TIMBA


Por razones de trabajo estuve en Timba, Cauca, esta semana.  Es una población que queda 50 km del centro de Cali.  Aunque la carretera en ese recorrido es pavimentada, si tiene una característica Colombiana: el recorrido se hace en hora y media.  


Rodar por las carreteras es uno de los placeres que más disfruto.  Uno de mis proyectos futuros es poderlo hacer más allá de Colombia.  Me estremezco de motivación imaginando todo lo que puede vivirse en un recorrido de ida y vuelta por tierra hasta Ushuaia.  Pero recorrer a Colombia es otra historia.  Es comprensible que el documental de viaje, Long Way Up, producido por Ewan McGregor en el que recorre a Sur América, hable de Colombia como si fuera un pueblo accidental del camino, dejándole un dolor en el corazón a los que vimos las detalladas descripciones de Perú y Bolivia. 
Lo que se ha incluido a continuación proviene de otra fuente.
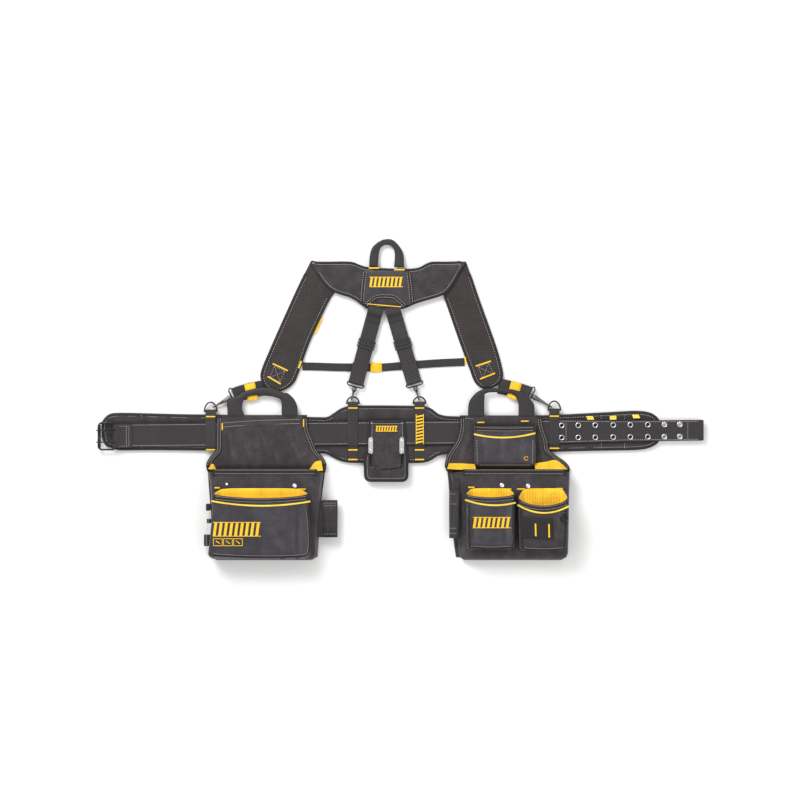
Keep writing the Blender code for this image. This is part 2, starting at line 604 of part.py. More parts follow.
def make_right_pouch():
    """Pouch with two front pockets, a flat top pocket and a hanging ring."""
    rows = [POUCH_TOP - 1.0, -68, -97, -121, -136, -158, -176, -280, -380]
    left = [144, 144, 137, 122, 113, 108, 114, 124, 134]
    right = [338, 343, 353, 356, 372, 402, 407, 405, 400]
    main = main_rows([(112, 408), (119, 407), (127, 406), (134, 404), (139, 396)])
    make_pouch("right", rows, left, right, main, (158.0, 325.0), (30.0, 4.0))
    front_pocket("right_front_pocket_a", main, (-212.0, -246.0), -358.0, (154, 155, 156, 158),
                 (276.5, 276.5, 277, 274), 28.0)
    front_pocket("right_front_pocket_b", main, (-212.0, -256.0), -361.0, (279, 280, 281, 284),
                 (404, 403, 402, 397), 28.0)
    low = PANEL_HIGH + PANEL_THICK + GAP
    pocket("right_top_pocket", [(-56.0, -64.0, 176, 326, low, low + 14.0),
                                (-100.0, -100.0, 176, 326, low, low + 17.0),
                                (-150.0, -150.0, 176, 326, low, low + 16.0),
                                (-163.0, -163.0, 180, 322, low, low + 11.0)], COATED)
    sleeve("right_side_sleeve", (131.0, 33.0), 17.0, 6.0, (-332.0, -217.0), math.radians(47.7), WEBBING)
    base = HANDLE_AXIS_Y
    handle("right_handle", [(163, base), (164, -13), (168, -1), (178, 12), (185, 18), (197, 24), (216, 27),
                            (245, 27), (270, 24), (290, 18), (306, 8), (316, -4), (322, -14), (323, base),
                            (284, base), (284, -10), (280, 4), (268, 13), (247, 16.5), (216, 17.5),
                            (203, 12), (202, -2), (202, base)])
    height = on_front(main, -290.0) + 28.0 * 1.05 + 2.4
    centre, radius = (391.5, -284.0), 8.0
    ring = arc(centre, radius, 0, 360, 12)[:-1]
    wire("clip_ring", [(x, y, height) for x, y in ring], 1.6, BLACK_METAL,
         (centre[0], centre[1] + radius, height))


def make_hammer_holder():
    """Backed pad that slides on the band, with two loop plates and a swinging wire loop."""
    outline = [(-74, -48.6), (12, -48.6), (15, -110), (19.5, -140)] + arc((7.5, -185), 12, 0, -90, 3)
    outline += arc((-74, -185), 12, -90, -180, 3) + [(-86, -140), (-77, -110)]
    pad = slab("hammer_holder", outline, HOLDER_LOW, HOLDER_TOP, CLOTH)
    middle = band_y(-33.0)
    ys = [middle - 33.0, middle - 30.0, middle + 29.4, middle + 31.6]
    flap = blocks("holder_tunnel_guide", [-70.0, 8.0], ys, [FLAP_LOW, FLAP_TOP, HOLDER_LOW + 1.0],
                  lambda i, j, k: k == 0 or j != 1, CLOTH)
    combine(pad, flap, "UNION")
    low = HOLDER_TOP + GAP
    for name, x in (("left", -70.2), ("right", 4.2)):
        plate = arc((x, -95.5), 5.4, 180, 0, 5) + arc((x, -125.5), 5.4, 0, -180, 5)
        slab(f"loop_plate_{name}", plate, low, low + 2.0, NICKEL)
    axis_y, axis_z = LOOP_AXIS

    def arm(x, distance):
        return x, axis_y - distance * math.cos(LOOP_ANGLE), axis_z + distance * math.sin(LOOP_ANGLE)

    path = [arm(-76.0, 0.0), arm(-71.5, 0.6), arm(-70.5, 3.0), arm(-70.5, LOOP_ARM - 10.0),
            arm(-68.0, LOOP_ARM - 3.0), arm(-62.0, LOOP_ARM), arm(-33.0, LOOP_ARM + 4.0)]
    path += [arm(-66.0 - x, distance) for x, distance in
             ((-62.0, LOOP_ARM), (-68.0, LOOP_ARM - 3.0), (-70.5, LOOP_ARM - 10.0), (-70.5, 3.0),
              (-71.5, 0.6), (-76.0, 0.0))]
    wire("hammer_loop", path, LOOP_WIRE, BLACK_METAL, (-33.0, axis_y, axis_z), closed=False)


clear_scene()
make_belt()
make_buckle()
make_rings()
make_back_straps()
make_front_straps()
make_yoke()
make_chest_strap()
make_left_pouch()
make_right_pouch()
make_hammer_holder()
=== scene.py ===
"""Looks of a padded carpenter's tool belt with suspenders, laid flat on a table.

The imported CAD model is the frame.  Every soft piece is replaced here by a sewn one, and every wire by a
smooth one.  Lengths are in millimetres until a mesh is written.
"""
import math

import bpy
import numpy as np
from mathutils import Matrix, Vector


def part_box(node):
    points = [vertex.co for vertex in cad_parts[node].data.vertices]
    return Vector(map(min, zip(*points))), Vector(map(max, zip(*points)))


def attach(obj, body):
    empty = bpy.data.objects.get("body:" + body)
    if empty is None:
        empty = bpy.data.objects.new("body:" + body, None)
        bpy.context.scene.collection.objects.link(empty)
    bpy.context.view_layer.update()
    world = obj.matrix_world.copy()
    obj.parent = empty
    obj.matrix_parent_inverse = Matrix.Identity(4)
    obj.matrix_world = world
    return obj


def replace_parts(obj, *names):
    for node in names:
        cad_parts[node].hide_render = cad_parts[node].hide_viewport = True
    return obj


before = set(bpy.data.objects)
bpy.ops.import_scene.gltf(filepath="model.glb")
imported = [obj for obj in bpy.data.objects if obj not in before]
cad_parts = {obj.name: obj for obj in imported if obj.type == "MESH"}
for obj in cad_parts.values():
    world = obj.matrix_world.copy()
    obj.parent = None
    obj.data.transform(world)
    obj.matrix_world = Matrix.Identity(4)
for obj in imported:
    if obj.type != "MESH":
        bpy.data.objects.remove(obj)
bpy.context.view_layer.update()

MM = 0.001
UP = np.array([0.0, 0.0, 1.0])

# Camera: straight above, far enough for a flat perspective
CAMERA_HEIGHT = 12.0
SENSOR = 36.0
VIEW_WIDTH = 1.92              # metres across the frame
VIEW_CENTRE = (0.0, -0.0012)

# Belt
PAD_TOP = 10.0
BAND_LOW, BAND_TOP = 11.1, 13.6
BAND_START, BAND_END = -682.0, 728.0
BAND_HALF, TONGUE_HALF = 28.0, 25.0
BAND_Y_START, BAND_Y_END = -86.4, -73.6
BUCKLE_Y, BUCKLE_Z = -88.0, 16.5
BUCKLE_BAR_X, ROLLER_X = -684.0, -721.0

# Rings, hooks and straps
RING_Z, RING_WIRE, RING_HALF = 9.5, 1.8, 14.7
TAB_WIDTH, TAB_THICK = 25.0, 1.4
STRAP_WIDTH, STRAP_THICK = 37.0, 1.4
EYE_WIRE = 1.5

# Pouches
PANEL_HIGH, PANEL_LOW, PANEL_THICK = 13.9, 0.4, 3.0
HOLDER_LOW, HOLDER_TOP = 13.9, 18.4
LOOP_AXIS = (-131.0, 23.8)
LOOP_ARM, LOOP_ANGLE, LOOP_WIRE = 52.0, math.radians(50.0), 2.5


# ---------------------------------------------------------------------------------------------------
# Camera, table and light
# ---------------------------------------------------------------------------------------------------

camera_data = bpy.data.cameras.new("camera")
camera_data.sensor_width = SENSOR
camera_data.lens = SENSOR * CAMERA_HEIGHT / VIEW_WIDTH
camera_data.clip_end = 40.0
camera = bpy.data.objects.new("camera", camera_data)
camera.location = (*VIEW_CENTRE, CAMERA_HEIGHT)
bpy.context.scene.collection.objects.link(camera)
bpy.context.scene.camera = camera
bpy.context.scene.view_settings.view_transform = "Standard"


def linear(code):
    """Linear RGBA of an sRGB hex colour."""
    values = np.array([int(code[i:i + 2], 16) for i in (1, 3, 5)]) / 255.0
    values = np.where(values <= 0.04045, values / 12.92, ((values + 0.055) / 1.055) ** 2.4)
    return (*values.tolist(), 1.0)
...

Hay dos Timbas.  Desde mi perspectiva es una, partida a la mitad por un río del mismo nombre.  Al norte, está la que es regida por el departamento del Valle del Cauca, y que es la primera a la que llego desde Manizales.  Las carencias se me hacen manifiestas: vías destapadas, construcciones rústicas, esta vez no hay luz y no hay señal en mi celular.  Sigo casi un kilómetro adelante, pasando un roído puente sobre el río, llego a la segunda Timba.  Estoy ahora en el departamento del Cauca y el nivel de pobreza aumenta un orden de magnitud.
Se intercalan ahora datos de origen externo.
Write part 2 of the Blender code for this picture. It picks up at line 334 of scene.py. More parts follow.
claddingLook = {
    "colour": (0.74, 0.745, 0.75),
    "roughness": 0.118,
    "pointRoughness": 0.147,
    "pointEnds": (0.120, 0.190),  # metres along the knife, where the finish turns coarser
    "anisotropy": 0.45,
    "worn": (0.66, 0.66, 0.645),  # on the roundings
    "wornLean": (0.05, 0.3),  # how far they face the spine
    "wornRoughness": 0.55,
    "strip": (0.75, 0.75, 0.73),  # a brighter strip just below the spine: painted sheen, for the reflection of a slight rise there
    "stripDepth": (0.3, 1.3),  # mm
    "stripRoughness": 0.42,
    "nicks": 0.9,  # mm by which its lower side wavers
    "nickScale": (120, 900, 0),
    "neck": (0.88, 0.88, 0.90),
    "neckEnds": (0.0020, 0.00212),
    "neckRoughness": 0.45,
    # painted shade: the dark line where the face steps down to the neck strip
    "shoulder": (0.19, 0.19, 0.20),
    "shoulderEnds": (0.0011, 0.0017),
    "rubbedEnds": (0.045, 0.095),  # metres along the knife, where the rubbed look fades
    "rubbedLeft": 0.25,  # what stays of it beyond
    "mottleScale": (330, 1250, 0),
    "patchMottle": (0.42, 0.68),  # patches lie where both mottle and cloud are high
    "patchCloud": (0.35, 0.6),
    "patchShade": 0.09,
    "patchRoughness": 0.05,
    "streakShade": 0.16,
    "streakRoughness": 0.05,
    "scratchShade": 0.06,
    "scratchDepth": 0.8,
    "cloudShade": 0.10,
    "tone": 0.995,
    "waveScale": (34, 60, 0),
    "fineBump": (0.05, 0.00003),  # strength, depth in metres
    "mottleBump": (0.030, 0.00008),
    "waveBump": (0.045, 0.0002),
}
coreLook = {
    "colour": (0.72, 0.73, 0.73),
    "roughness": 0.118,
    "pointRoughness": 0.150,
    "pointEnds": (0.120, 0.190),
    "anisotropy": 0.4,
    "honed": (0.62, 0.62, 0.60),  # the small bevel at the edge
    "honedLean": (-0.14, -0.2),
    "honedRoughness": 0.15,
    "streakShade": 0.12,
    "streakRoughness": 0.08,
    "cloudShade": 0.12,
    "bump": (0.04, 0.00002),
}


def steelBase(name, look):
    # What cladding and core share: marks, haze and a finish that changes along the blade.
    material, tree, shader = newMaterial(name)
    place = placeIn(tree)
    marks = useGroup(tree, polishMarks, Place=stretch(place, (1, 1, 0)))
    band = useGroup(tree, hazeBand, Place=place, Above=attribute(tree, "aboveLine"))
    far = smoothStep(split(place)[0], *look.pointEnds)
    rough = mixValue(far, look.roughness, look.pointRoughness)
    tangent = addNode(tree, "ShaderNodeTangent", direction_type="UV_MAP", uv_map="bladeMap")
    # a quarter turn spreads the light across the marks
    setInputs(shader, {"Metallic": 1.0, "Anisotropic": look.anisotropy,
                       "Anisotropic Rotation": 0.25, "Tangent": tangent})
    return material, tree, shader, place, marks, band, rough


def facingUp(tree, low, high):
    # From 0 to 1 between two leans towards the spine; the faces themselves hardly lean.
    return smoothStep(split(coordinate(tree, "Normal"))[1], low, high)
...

Avanzo a la zona rural, unos diez kilómetros fuera de la zona urbana y la sensación de abandono estatal aumenta: cultivos ilegales visibles desde la vía con la apariencia de tecnificación parecen la evidencia de la complacencia de las autoridades.  Cuando pregunto por qué este sitio tan cercano a una ciudad tan importante vive esta situación, hay varias respuestas que apuntan a lo mismo: aquí, el gobierno desistió de sus responsabilidades.  


En el camino un “peaje cimarrón” de cinco mil pesos nos permite el paso.  El hombre viejo que lo cobra tartamudea sobre la tarifa, quizá porque no está muy seguro de su autoridad para cobrarlo.  Al final me da una constancia del pago que me habilita para pasar por el sitio cuantas veces quiera ese día.  Me llama la atención el machete en el logo del recibo, dada la situación del lugar, es un elemento que, ciertamente, imprime poder.  


Las miradas que me encuentro en la vía me parecen endurecidas.  Mientras paso lentamente en el carro, esquivando las rocas y el barro, un muchacho negro parado en la puerta de su casa me mira fijo.  Hay algo en su mirada que denota una peligrosidad intimidante.  Que bueno sería que su mente tuviera más opciones.


Termino mi labor en Timba, y adicional a mis observaciones, todo sale de acuerdo con lo planeado.  Vuelvo a Manizales, pasando de rutas tortuosas y pantanosas a autopistas perfectamente demarcadas que permiten una circulación a cien por hora.  A pesar del éxito de mi misión, hay en mi interior un sentimiento de fracaso que me acompaña luego de esta visita.